The provision, included in the House version of the legislation, would have authorized DOD to allocate up to $500 million to pay for municipal services and facilities that directly support the move of 8,600 Marines and 9,000 family members from Japan by 2014. Guam’s infrastructure — including its port, transportation, electricity, water and wastewater — already is inadequate and officials believe the island needs several billion dollars, or more, to deal with the influx.

The funding provision in the authorization bill was needed because the interagency coordination process designed to help Guam handle the realignment has failed, according to an aide to Delegate Madeleine Bordallo (D), Guam’s federal representative. The island’s immediate unfunded infrastructure needs reach about $700 million, he said.

The language was stripped out of the measure, however, as congressional leaders removed any controversial provision that could have prevented the authorization bill from passing either chamber as last year’s session wound down. The White House opposed the provision last May, objecting to the language suggesting that Guam infrastructure improvements are solely a DOD responsibility rather than a shared, interagency effort led by the department.

Despite cutting the funding authorization, members of the armed services committees highlighted their concern that Guam lacks the capabilities to fully address the community infrastructure needs stemming from the buildup without impairing the island, according to the joint explanatory statement accompanying the final version of the legislation, H.R. 6523.

The lawmakers’ joint statement also noted that the White House’s May 2010 policy statement indicates, “‘The administration is committed to addressing the needs on Guam (both on base and off) … That effort requires a comprehensive government-wide approach.’”

“We expect this federal government-wide approach to be evident in the president’s fiscal year 2012 budget submission,” the committees’ statement added.

Bordallo likely will introduce the funding provision in next year’s authorization bill, the aide said. “We want to have a full hearing on this,” he said.

President Obama signed H.R. 6523 into law Jan. 7 after Congress almost failed to pass a defense authorization bill for the first time in 48 years.

Water for All

At the same time, several provisions in the measure will aide Guam’s effort to prepare for the massive relocation. The most notable authorizes the secretary of defense to convey the Navy’s water and wastewater system to the Guam Waterworks Authority to establish an integrated, civilian-run system with the military as a consumer. The waterworks authority would be required to pay the Navy fair market value, but the compensation can include in-kind services and can be amortized over a 25-year period.

The language alleviates residents’ concern they would not receive equal access to water resources if there was a shortfall in capacity.

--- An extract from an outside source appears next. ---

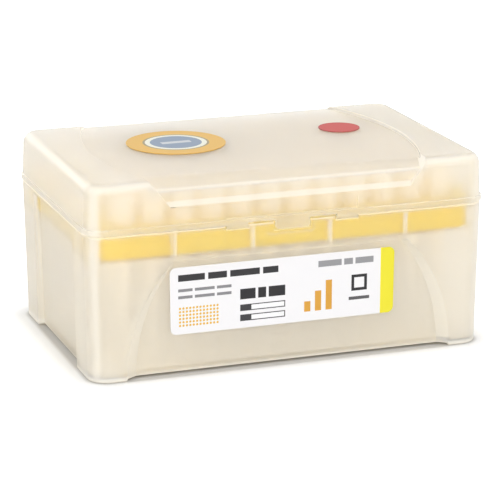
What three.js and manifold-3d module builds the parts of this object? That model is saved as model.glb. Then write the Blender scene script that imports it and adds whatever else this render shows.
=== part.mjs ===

Another section calls for the secretary of the interior to prepare an assessment of the civilian infrastructure improvements needed on Guam to accommodate the military realignment. The report should identify potential funding sources from other federal agencies, and from existing authorities and funds within DOD to support the implementation. The report is due in six months.

Northern Virginia, another region struggling with mission growth, saw a provision intended to lessen traffic congestion weakened after lawmakers dropped language capping the amount of parking at an Alexandria, Va., site at 1,000 spaces. The Mark Center, which is more than two miles away from the closest subway station, is slated to house 6,400 workers relocating from nearby Crystal City, which is convenient to Metrorail.

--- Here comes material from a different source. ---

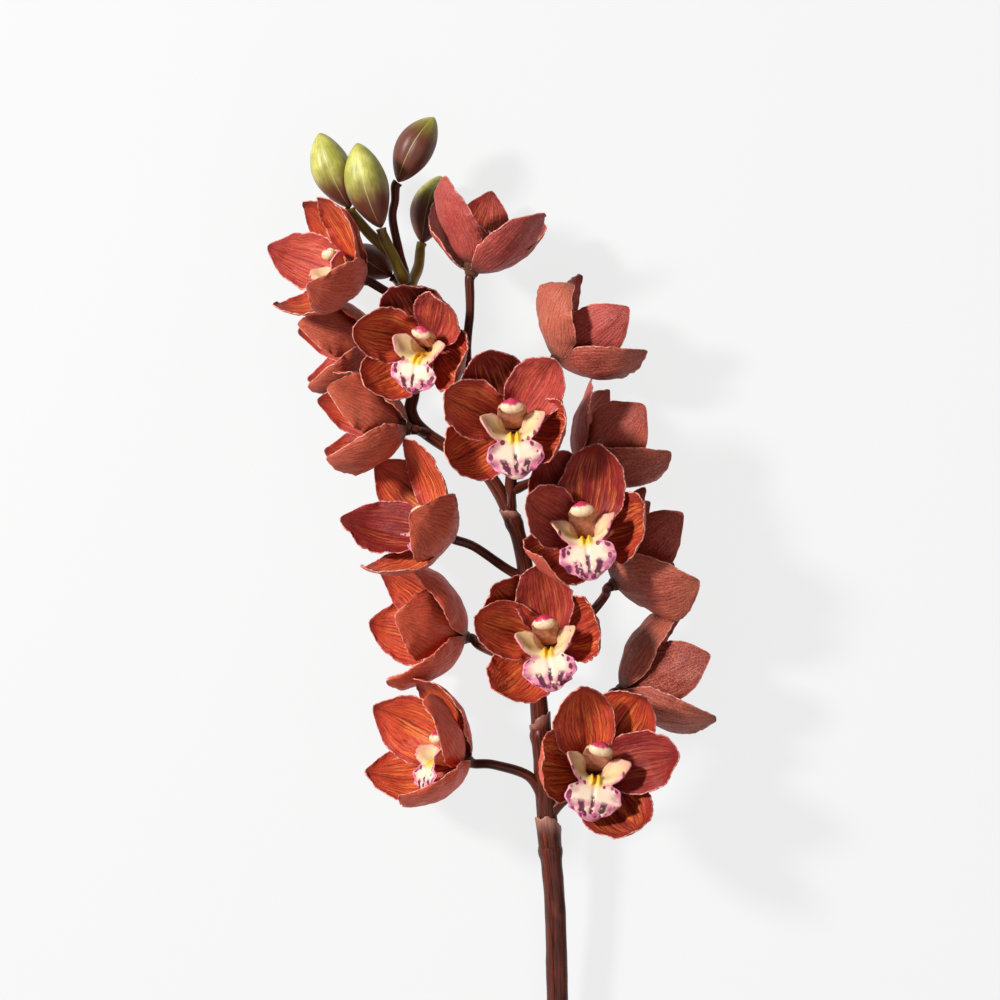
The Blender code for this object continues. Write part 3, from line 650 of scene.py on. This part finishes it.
def tepal_look():
    look, tree, shader = surface("sepal and petal")
    deep, shaded, rust = (0.085, 0.006, 0.004), (0.185, 0.006, 0.007), (0.47, 0.040, 0.011)
    painted_lit_red, orange = (0.74, 0.090, 0.030), (0.80, 0.20, 0.036)
    coral, sheen_rose = (0.66, 0.15, 0.065), (0.52, 0.080, 0.066)
    dark_margin, sheen_margin, pale_rim = (0.25, 0.012, 0.012), (0.42, 0.050, 0.050), (0.74, 0.36, 0.27)
    vein, back_vein, dry_tip = (0.12, 0.006, 0.006), (0.09, 0.010, 0.008), (0.12, 0.02, 0.012)
    back_dark, back_brown, back_painted_glow = (0.22, 0.026, 0.018), (0.40, 0.100, 0.054), (0.78, 0.085, 0.028)
    back_sheen_rose, back_tan, back_grain = (0.40, 0.042, 0.046), (0.74, 0.28, 0.14), (0.08, 0.010, 0.008)
    back_crackle, back_claw, hub_brown = (0.56, 0.19, 0.11), (0.075, 0.020, 0.010), (0.085, 0.028, 0.012)

    u, along, edge, outer, painted_sheen, painted_light, seed = (attribute(tree, name) for name in BLADE_LAYERS)
    inputs = {"Across": u, "Along": along, "Seed": seed, "Veins": 8.5, "Breaks": 1.1}
    veins = add(tree, "Group", inputs, node_tree=VEINS)
    places = add(tree, "TexCoord").outputs["Object"]
    mottle = noise_at(tree, places, 120, 4, 0.6)
    broad = noise_at(tree, places, 30, 2)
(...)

The White House objected to the provision, saying that it has repeatedly opposed any measure that modifies, delays, repeals or obstructs implementation of a BRAC recommendation. The final language still requires the Army to prepare a traffic management plan that prevents congestion from worsening at six local intersections near the Mark Center. The Army needs to identify potential funding sources to carry out the plan, which is due in 90 days, but is not responsible for supplying the funds.

Energy Security Pilot

Several sections in the legislation will support the Pentagon’s ongoing effort to improve its energy security while increasing its reliance on renewable energy. One calls for DOD and the Energy Department to launch a collaborative energy security pilot program to evaluate secure microgrid components and systems for deployment.

The departments would jointly select a military installation and a national laboratory to act as a test bed for innovative energy technologies. In selecting an installation, officials should consider the availability of renewable energy sources, energy security assessments and the feasibility of selling excess electricity to the neighboring community. The pilot is intended to validate energy components and designs that could be implemented at other installations across the country. The pilot should last at least three years, according to the bill.

Another provision requires each service to develop an energy performance master plan, which should include:

  • the use of a baseline standard to measure energy consumption by facilities, transportation systems and utilities;
  • a way to measure reductions in consumption that takes into account changes in the size of fleets, facilities and square footage;
  • metrics to track annual progress in meeting energy performance goals; and
  • a description of requirements and proposed investments needed to achieve energy performance goals in the president’s annual budget submission.

H.R. 6523 is available from Thomas (select the 111th Congress).